Performance of Machine Learning Methods for Gravity Inversion: Successes and Challenges
Vahid Negahdari, Shirin Samadi Bahrami, Seyed Reza Moghadasi, Mohammad Reza Razvan
TL;DR
This work tackles 2D gravity inversion, where the forward map $g=A\rho$ is ill-posed due to underdetermination. It compares a direct CNN inversion against generative latent-space approaches (VAE, GAN) and CNN-based initializations for iterative solvers (GD, GMRES, LGMRES, ICG), all within a consistent forward-model framework using synthetic density datasets. The results show CNN inversion yields the most accurate and stable reconstructions, while VAEs and GANs produce realistic but non-unique density fields in latent space; iterative refinements offer only marginal improvements. Overall, the ill-posed nature of gravity inversion remains a major challenge, with data-driven methods currently offering the strongest performance and potential for future physics-informed integration.
Abstract
Gravity inversion is the problem of estimating subsurface density distributions from observed gravitational field data. We consider the two-dimensional (2D) case, in which recovering density models from one-dimensional (1D) measurements leads to an underdetermined system with substantially more model parameters than measurements, making the inversion ill-posed and non-unique. Recent advances in machine learning have motivated data-driven approaches for gravity inversion.
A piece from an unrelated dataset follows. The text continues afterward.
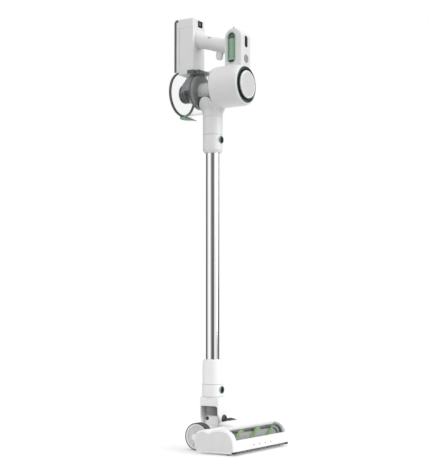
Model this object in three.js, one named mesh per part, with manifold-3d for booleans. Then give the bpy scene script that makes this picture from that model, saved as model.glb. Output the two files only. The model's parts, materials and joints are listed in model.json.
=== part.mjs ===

We first design a convolutional neural network (CNN) trained to directly map gravity anomalies to density fields, where a customized data structure is introduced to enhance the inversion performance. To further investigate generative modeling, we employ Variational Autoencoders (VAEs) and Generative Adversarial Networks (GANs), reformulating inversion as a latent-space optimization constrained by the forward operator. In addition, we assess whether classical iterative solvers such as Gradient Descent (GD), GMRES, LGMRES, and a recently proposed Improved Conjugate Gradient (ICG) method can refine CNN-based initial guesses and improve inversion accuracy. Our results demonstrate that CNN inversion not only provides the most reliable reconstructions but also significantly outperforms previously reported methods. Generative models remain promising but unstable, and iterative solvers offer only marginal improvements, underscoring the persistent ill-posedness of gravity inversion.